En el siglo XXI aquel “hombre universal” está en retirada de los textos escolares pero habrá que reconocer que uno mismo todavía recurre al masculino porque suena más serio (y hormonalmente neutral) que si digo “una misma “, tal como la gramática me lo permitió siempre. Sólo que ahora ese salto a la soga se produce más seguido ya no para traducirse sino para incomodarse.  Y tal vez en esta incomodidad con el lenguaje en el que nacimos se encuentre la larga tradición que se le reclama al TODES, a la letra E que perturba a miembros (¿y miembras?) de la la Real Academia Española. El todes da risa, da espanto y molesta porque irrumpe con la potencia de una deformidad. Fuerza el final “natural” de las palabras, las retuerce. Aplicada muchas veces a términos que no lo necesitan, da cuenta del absurdo del nombrar lo que sea. Y da risa, no solo a un sector recalcitrante sino a quienes lo usamos a veces porque nos resulta definitivamente más preciso. Es forzado el uso de le E pero no se dirá que es nuevo, se inscribe en una tradición de resistencias como la @ del feminismo y la X de la comunidad queer, que no se evaporan, pululan, coexisten. Más que un neologismo, es una movida, una política consciente del lenguaje. Y más que lenguaje inclusivo, es lo contrario, el uso de la letra E no es simplemente una solución para evitar engorros y no quedar mal con ninguno de los dos sexos del “Todos y Todas”. Es un acto de alerta frente al margen de error y el riesgo de atropello. Rechazo a incluir/engullir, a sostener lo binario que nuestro idioma nos impone desde la casita feliz de los objetos con sus tenedores y cuchillos en masculino y cucharas y cucharitas femeninos. Manifiesto del no saber, negación a definir desde el vistazo una verdad difusa y de otres. 

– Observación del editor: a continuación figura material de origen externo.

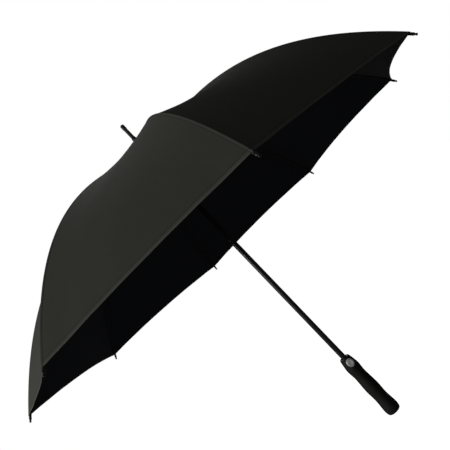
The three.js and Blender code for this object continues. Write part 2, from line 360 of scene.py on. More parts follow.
# ---------------------------------------------------------------- materials
class Nodes:
    """A short way to write a material's node tree."""

    def __init__(self, name, color, roughness, metallic=0.0, specular=0.5, sheen=0.0):
        self.material = bpy.data.materials.new(name)
        self.material.use_nodes = True
        self.tree = self.material.node_tree
        self.shader = self.tree.nodes["Principled BSDF"]
        self.put(self.shader, "Base Color", (*color, 1.0))
        self.put(self.shader, "Roughness", roughness)
        self.put(self.shader, "Metallic", metallic)
        self.put(self.shader, "Specular IOR Level", specular)
        self.put(self.shader, "Sheen Weight", sheen)
        self.put(self.shader, "Sheen Roughness", 0.35 if sheen else 0.4)

    def put(self, node, socket, value):
        if isinstance(value, bpy.types.NodeSocket):
            self.tree.links.new(value, node.inputs[socket])
        else:
            node.inputs[socket].default_value = value

    def add(self, kind, out=0, settings=None, **inputs):
        node = self.tree.nodes.new(kind)
        for key, value in (settings or {}).items():
            setattr(node, key, value)
        for key, value in inputs.items():
            numbered = key[0] == "i" and key[1:].isdigit()
            self.put(node, int(key[1:]) if numbered else key, value)
        return node.outputs[out]

    def math(self, operation, a, b=0.0):
        return self.add("ShaderNodeMath", 0, {"operation": operation}, i0=a, i1=b)

    def objects(self):
        return self.add("ShaderNodeTexCoord", "Object")

    def noise(self, vector, scale, detail=3.0, rough=0.5, stretch=None):
        if stretch:
            vector = self.add("ShaderNodeMapping", 0, None, Vector=vector, Scale=stretch)
        inputs = {"Vector": vector, "Scale": scale, "Detail": detail, "Roughness": rough}
        return self.add("ShaderNodeTexNoise", "Fac", None, **inputs)

    def ramp(self, value, low, high, to_low=0.0, to_high=1.0):
        return self.add(
            "ShaderNodeMapRange", 0, {"clamp": True}, i0=value, i1=low, i2=high, i3=to_low, i4=to_high
        )

    def mix(self, factor, a, b):
        node = self.tree.nodes.new("ShaderNodeMix")
        node.data_type = "RGBA"
        self.put(node, 0, factor)
        self.put(node, 6, a if isinstance(a, bpy.types.NodeSocket) else (*a, 1.0))
        self.put(node, 7, b if isinstance(b, bpy.types.NodeSocket) else (*b, 1.0))
        return node.outputs[2]

    def color(self, value):
        self.put(self.shader, "Base Color", value)

    def rough(self, value):
        self.put(self.shader, "Roughness", value)

    def bump(self, relief, strength, distance, normal=None):
        inputs = {"Height": relief, "Strength": strength, "Distance": distance}
        if normal is not None:
            inputs["Normal"] = normal
        return self.add("ShaderNodeBump", 0, None, **inputs)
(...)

Mientras tanto, el señor Arturo Perez Reverte amenaza con sacar las nalgas de su asiento en la Real Academia si se llegaran aceptar cambios ridículos y justifica su desplante en nombre de su profesión, como si la lengua fuera propiedad de castas o cuestión de make up: “Necesito una lengua limpia y eficaz para ganarme dignamente con ella la vida. Por eso me enfurece tanto que me la quieran enturbiar.” Acto seguido en la misma entrevista, invita a las feministas inteligentes, las que valen la pena, a no dejarse perjudicar por las otras ignorantes y así Pérez Reverte, reproduce un acto que hasta hace poco no tenía nombre pero ahora sí (¡ay pobre idioma! ¡encima está en inglés!): “Mansplaining” –hábito masculino de explicarles a las mujeres todo, incluido lo que hacen y lo que tienen que hacer–. Pérez-Reverte: “Ladran, Sancho, señal que cabalgamos”. Aquella frase más famosa de El Quijote que sin embargo no aparece nunca en la novela de Cervantes, viene al caso.